I acknowledge the downsides of porn, I do not ask of you to acknowledge an upside, only hope to instill a bit of nuance in the definitions we're talking about.
I think that's where most of this triggers emotions and confusion.
Again, I'm not cumming over the child labor that made my phone. Whenever you inadvertently jerk off to porn that depicts sexual abuse you are deriving sexual pleasure from watching someone be raped. There is no comparison here that is adequate. That is what you are doing. Besides literally in person jacking off to a woman being raped in front of you, there is no adequate comparison.
Sexual imagery has been around forever and I am not attacking sexual imagery. I am saying that jacking off to a drawing has a 0 percent chance of being a video recording of an actual real woman being raped.
No matter how you slice it you have to be okay with the chance that you're doing that to watch porn.

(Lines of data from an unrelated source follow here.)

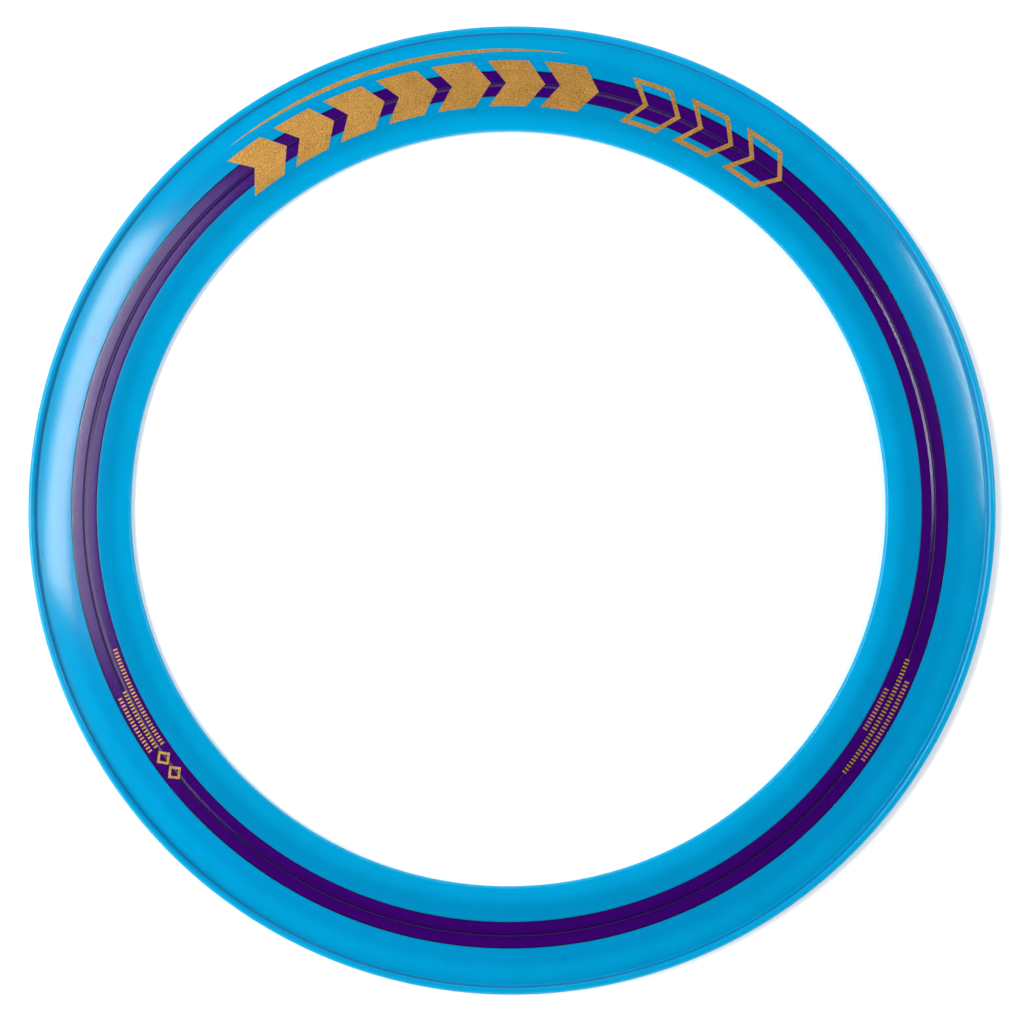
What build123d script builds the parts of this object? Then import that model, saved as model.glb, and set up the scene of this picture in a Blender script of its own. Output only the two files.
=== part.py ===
"""Flying ring: a stiff core ring between two soft overmoulded rims, with foil artwork stamped on top.

Units are millimetres. +Z is up, the ring rests on Z = 0 and it spins about the Z axis.
Every moulding is a revolved section, drawn in the XZ plane as (radius, height).
"""

import os
from math import cos, radians, sin, sqrt

from build123d import *

# Whole ring
outer_radius = 165.0  # a 13 inch ring
inner_radius = 129.0
crown_radius = 141.5  # where the upper surface is highest
crown_height = 3.7

# Inner edge, a round nose
nose_top_radius = 129.83
nose_top_height = 2.1
nose_tip_height = 1.0
nose_foot_radius = 130.0

# Outer edge: the upper surface falls to a valley, then rises to the lip
valley_radius = 161.5
valley_height = 1.95
lip_foot = (162.12, 2.24)
lip_shoulder = (162.42, 2.76)
edge_top_height = 2.0
edge_bottom_height = 1.1
edge_foot_radius = 163.9

# Core: an exposed band, with a tongue on each side that lies inside a rim
band_inner_radius = 140.3
band_outer_radius = 149.2
band_recess = 0.25  # how far the band's underside stands above the rims' undersides
band_chamfer = 0.12
tongue_reach = 6.6
tongue_bottom = 1.05
tongue_top = 2.2
tongue_round = 0.35

# Step groove around the middle of the band
groove_radii = (145.05, 144.9, 144.5, 143.6)  # outer lip, wall foot, floor end, inner lip
groove_depth = 0.22

# Locking holes through the tongues, which the rims' rubber fills
lock_count = 48
lock_pitch = 360 / lock_count
lock_hole_radius = 1.5
inner_lock_circle = band_inner_radius - tongue_reach / 2
outer_lock_circle = band_outer_radius + tongue_reach / 2

# Holes left under each rim by the three pins that hold the core in the mould
pin_count = 3
pin_radius = 1.1
inner_pin_circle = 135.9
inner_pin_angle = 94.5  # degrees from +X, counter-clockwise
outer_pin_circle = 153.6
outer_pin_angle = 37.8

# Ejector marks on the band's underside
ejector_count = 12
ejector_radius = 2.0
ejector_depth = 0.12
ejector_circle = (band_inner_radius + band_outer_radius) / 2

# Foil artwork: bold chevrons, open chevrons, a stripe, and rows of small marks
foil_thickness = 0.05
foil_floor = 2.3  # below every stamped surface and above every underside
art_inner_radius = 137.0
art_outer_radius = 152.9

bold_groups = {"left": (0, 1), "middle": (2, 3), "right": (4, 5, 6)}  # numbered from the left
bold_first_angle = 128.6  # the chevrons run clockwise, so their angles fall
bold_pitch = 7.35
bold_width = 5.3
bold_lean = 2.4

open_count = 3
open_first_angle = 73.0
open_pitch = 8.0
open_width = 5.4
open_lean = 2.4
open_stroke = 1.5

stripe_angles = (127.5, 81.5)
stripe_radius = 156.6
stripe_half_width = 0.85

mark_height = 1.5
mark_width = 0.6
mark_pitch = 0.5  # degrees
mark_row_radii = (147.3, 144.75, 142.2)
right_rows = ((-29.4, 24), (-29.4, 35), (-28.6, 13))  # centre angle and count, row by row
left_rows = ((-149.2, 17), (-149.5, 18), (-152.4, 30))

diamond_angles = (-140.9, -143.4)
diamond_circle = 144.75
diamond_radius = 2.9
diamond_hole_radius = 1.7


def polar(radius, degrees):
    """Point of the XY plane at a radius and an angle."""
    return (radius * cos(radians(degrees)), radius * sin(radians(degrees)))


def crown_height_at(radius):
    """Height of the upper surface outside the crown, where it is one arc down to the valley."""
    run = valley_radius - crown_radius
    fall = crown_height - valley_height
    arc_radius = (run**2 + fall**2) / (2 * fall)
    return crown_height - arc_radius + sqrt(arc_radius**2 - (radius - crown_radius) ** 2)


def ring_section():
    """Outline of the whole ring, as if it were one piece."""
    crown = (crown_radius, crown_height)
    nose_top = (nose_top_radius, nose_top_height)
    nose_tip = (inner_radius, nose_tip_height)
    nose_foot = (nose_foot_radius, 0)
    valley = (valley_radius, valley_height)
    edge_top = (outer_radius, edge_top_height)
    edge_bottom = (outer_radius, edge_bottom_height)
    edge_foot = (edge_foot_radius, 0)
    with BuildSketch() as outline:
        with BuildLine():
            inward = TangentArc(crown, nose_top, tangent=(-1, 0))
            nose = TangentArc(nose_top, nose_tip, tangent=inward % 1)
            TangentArc(nose_tip, nose_foot, tangent=nose % 1)
            outward = TangentArc(crown, valley, tangent=(1, 0))
            TangentArc(valley, lip_foot, tangent=outward % 1)
            wall = Line(lip_foot, lip_shoulder)
            TangentArc(lip_shoulder, edge_top, tangent=wall % 1)
            side = Line(edge_top, edge_bottom)
            TangentArc(edge_bottom, edge_foot, tangent=side % 1)
            Line(edge_foot, nose_foot)
        make_face()
    return outline.sketch


def between(low, high, floor=0.0):
    """Keeps the part of the open sketch between two radii and above a height."""
    with Locations(((low + high) / 2, floor)):
        Rectangle(high - low, crown_height + 1, align=(Align.CENTER, Align.MIN), mode=Mode.INTERSECT)


def finish(builder, label):
    """Names a finished piece and writes its STEP file."""
    builder.part.label = label
    export_step(builder.part, f"parts/{label}.step")


def core_ring():
    """Stiff ring: the exposed band, its step groove, and two tongues with locking holes."""
    with BuildPart() as core:
        with BuildSketch(Plane.XZ):
            add(whole_section)
            between(band_inner_radius, band_outer_radius, floor=band_recess)
        revolve(axis=Axis.Z)
        chamfer(core.edges().filter_by(GeomType.CIRCLE), length=band_chamfer)

        with BuildSketch(Plane.XZ):
            with BuildLine():
                outer_lip, wall_foot, floor_end, inner_lip = groove_radii
                Polyline(
                    (outer_lip, crown_height_at(outer_lip) + groove_depth),
                    (outer_lip, crown_height_at(outer_lip)),
                    (wall_foot, crown_height_at(wall_foot) - groove_depth),
                    (floor_end, crown_height_at(floor_end) - groove_depth),
                    (inner_lip, crown_height_at(inner_lip)),
                    (inner_lip, crown_height_at(inner_lip) + groove_depth),
                    close=True,
                )
            make_face()
        revolve(axis=Axis.Z, mode=Mode.SUBTRACT)

        with BuildSketch(Plane.XZ):
            with Locations(((band_inner_radius + band_outer_radius) / 2, tongue_bottom)):
                RectangleRounded(
                    band_outer_radius - band_inner_radius + 2 * tongue_reach,
                    tongue_top - tongue_bottom,
                    tongue_round,
                    align=(Align.CENTER, Align.MIN),
                )
        revolve(axis=Axis.Z)

        for circle, pin_angle in (
            (inner_lock_circle, inner_pin_angle),
            (outer_lock_circle, outer_pin_angle),
        ):
            with BuildSketch(Plane.XY.offset(tongue_bottom)):
                with PolarLocations(circle, lock_count, start_angle=pin_angle + lock_pitch / 2):
                    Circle(lock_hole_radius)
            extrude(amount=tongue_top - tongue_bottom, mode=Mode.SUBTRACT)

        with BuildSketch(Plane.XY.offset(band_recess)):
            with PolarLocations(ejector_circle, ejector_count):
                Circle(ejector_radius)
        extrude(amount=ejector_depth, mode=Mode.SUBTRACT)
    return core


def rim(low, high, core, pin_circle, pin_angle):
    """Soft rim moulded round one tongue of the core, so its rubber fills the locking holes."""
    with BuildPart() as moulding:
        with BuildSketch(Plane.XZ):
            add(whole_section)
            between(low, high)
        revolve(axis=Axis.Z)
        with BuildSketch(Plane.XY):
            with PolarLocations(pin_circle, pin_count, start_angle=pin_angle):
                Circle(pin_radius)
        extrude(amount=tongue_bottom, mode=Mode.SUBTRACT)
        add(core.part, mode=Mode.SUBTRACT)
    return moulding


def foil_film(mouldings):
    """Thin film over the upper surface that fills the groove and the seams under it."""
    with BuildPart() as film:
        with BuildSketch(Plane.XZ):
            with Locations((0, foil_thickness)):
                add(whole_section)
            between(inner_lock_circle, valley_radius, floor=foil_floor)
        revolve(axis=Axis.Z)
        for moulding in mouldings:
            add(moulding.part, mode=Mode.SUBTRACT)
    return film


def stamp(artwork, film):
    """Cuts a flat artwork sketch out of the film."""
    with BuildPart() as foil:
        with BuildSketch(Plane.XY.offset(foil_floor)):
            add(artwork)
        extrude(amount=crown_height)
        add(film.part, mode=Mode.INTERSECT)
    return foil


def chevron(angle, width, lean):
    """Face of one chevron that points clockwise, with concentric inner and outer edges."""
    middle = (art_inner_radius + art_outer_radius) / 2
    with BuildSketch() as face:
        with BuildLine():
            for radius in (art_outer_radius, art_inner_radius):
                ThreePointArc(*(polar(radius, angle - share * width) for share in (0, 0.5, 1)))
            for start in (angle, angle - width):
                Polyline(
                    polar(art_outer_radius, start),
                    polar(middle, start - lean),
                    polar(art_inner_radius, start),
                )
        make_face()
    return face.sketch


def bold_chevrons(numbers):
    with BuildSketch() as artwork:
        for i in numbers:
            add(chevron(bold_first_angle - i * bold_pitch, bold_width, bold_lean))
    return artwork.sketch


def open_chevrons():
    with BuildSketch() as artwork:
        for i in range(open_count):
            solid = chevron(open_first_angle - i * open_pitch, open_width, open_lean)
            add(solid)
            offset(solid, amount=-open_stroke, kind=Kind.INTERSECTION, mode=Mode.SUBTRACT)
    return artwork.sketch


def stripe():
    """Crescent that tapers to a point at both ends."""
    start, end = stripe_angles
    middle = (start + end) / 2
    with BuildSketch() as artwork:
        with BuildLine():
            for side in (-stripe_half_width, stripe_half_width):
                ThreePointArc(
                    polar(stripe_radius, start),
                    polar(stripe_radius + side, middle),
                    polar(stripe_radius, end),
                )
        make_face()
    return artwork.sketch


def mark_rows(rows):
    """Concentric rows of small upright marks."""
    with BuildSketch() as artwork:
        for radius, (centre_angle, count) in zip(mark_row_radii, rows):
            first_angle = centre_angle - (count - 1) / 2 * mark_pitch
            with PolarLocations(radius, count, first_angle, count * mark_pitch):
                Rectangle(mark_height, mark_width)
    return artwork.sketch


def diamonds():
    with BuildSketch() as artwork:
        for angle in diamond_angles:
            with PolarLocations(diamond_circle, 1, start_angle=angle):
                RegularPolygon(diamond_radius, side_count=4)
                RegularPolygon(diamond_hole_radius, side_count=4, mode=Mode.SUBTRACT)
    return artwork.sketch


os.makedirs("parts", exist_ok=True)
whole_section = ring_section()

core = core_ring()
inner_rim = rim(inner_radius - 1, band_inner_radius, core, inner_pin_circle, inner_pin_angle)
outer_rim = rim(band_outer_radius, outer_radius + 1, core, outer_pin_circle, outer_pin_angle)
film = foil_film((core, inner_rim, outer_rim))

finish(core, "core_ring")
finish(inner_rim, "inner_rim")
finish(outer_rim, "outer_rim")
for side, numbers in bold_groups.items():
    finish(stamp(bold_chevrons(numbers), film), f"foil_bold_chevrons_{side}")
finish(stamp(open_chevrons(), film), "foil_open_chevrons")
finish(stamp(stripe(), film), "foil_stripe")
finish(stamp(diamonds(), film), "foil_diamonds")
finish(stamp(mark_rows(left_rows), film), "foil_left_marks")
finish(stamp(mark_rows(right_rows), film), "foil_right_marks")
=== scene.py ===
"""Looks of the flying ring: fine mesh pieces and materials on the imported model's frame.

Scene units are metres. Lengths below are millimetres, turned to metres where a mesh is made,
and the stage, lights and camera are placed in metres. +Z is up, the ring rests on Z = 0 and
spins about Z. Angles are degrees from +X, counter-clockwise.
"""

import bpy
import numpy as np
from mathutils import Matrix, Vector


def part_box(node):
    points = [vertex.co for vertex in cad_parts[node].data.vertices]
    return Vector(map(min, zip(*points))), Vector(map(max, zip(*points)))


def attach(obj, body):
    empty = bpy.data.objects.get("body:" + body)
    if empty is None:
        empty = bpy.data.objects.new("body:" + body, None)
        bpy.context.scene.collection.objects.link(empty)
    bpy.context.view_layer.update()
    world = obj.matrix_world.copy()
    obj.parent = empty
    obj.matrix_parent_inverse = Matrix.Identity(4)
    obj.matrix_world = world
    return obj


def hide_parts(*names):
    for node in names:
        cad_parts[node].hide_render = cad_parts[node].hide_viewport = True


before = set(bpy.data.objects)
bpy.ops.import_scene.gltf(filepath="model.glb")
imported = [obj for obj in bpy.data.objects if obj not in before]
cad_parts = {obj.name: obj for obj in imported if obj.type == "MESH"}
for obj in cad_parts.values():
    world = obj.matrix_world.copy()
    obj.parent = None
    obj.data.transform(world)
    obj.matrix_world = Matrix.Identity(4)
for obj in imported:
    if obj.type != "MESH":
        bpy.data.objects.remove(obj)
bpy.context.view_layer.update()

MM = 0.001
BODY = "root"
TURN_STEPS = 960  # faces round each moulding
SHARP_EDGE = 35  # degrees between faces, above which an edge is shaded sharp

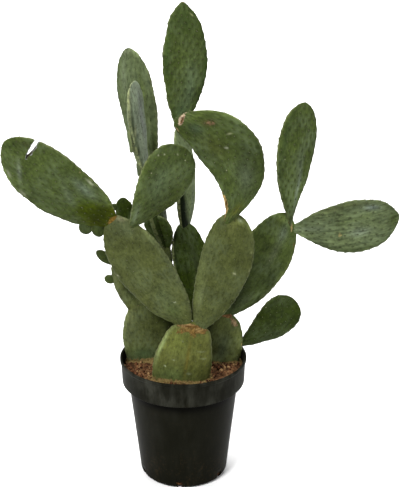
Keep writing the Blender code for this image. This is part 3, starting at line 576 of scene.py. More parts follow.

On some level every person who watches it has accepted that, or else they don't even think about whether or not what they're watching is consensual. I couldn't tell you which is worse here.
Its not some hypothetical either if you've consumed porn regularly for years then you've pretty well definitely done that at some point. The mere thought that I could be witnessing that kills any and all desire to engage with it, and I would say it should for anyone. The fact that it doesn't means, as I said, a form of acceptance that you may be doing that. Which isn't okay like its not okay to do that.
There may be slight evidence that porn mitigates some kinds of violent offenses, but not nearly as much as having an egalitarian society that instills the concept of consent from birth in all people would.
Thank you for your patience with me. I think I understand you better now, as I sense you might have added some additional perspectives to my views. I'll let it simmer in my mind a bit. Thanks again.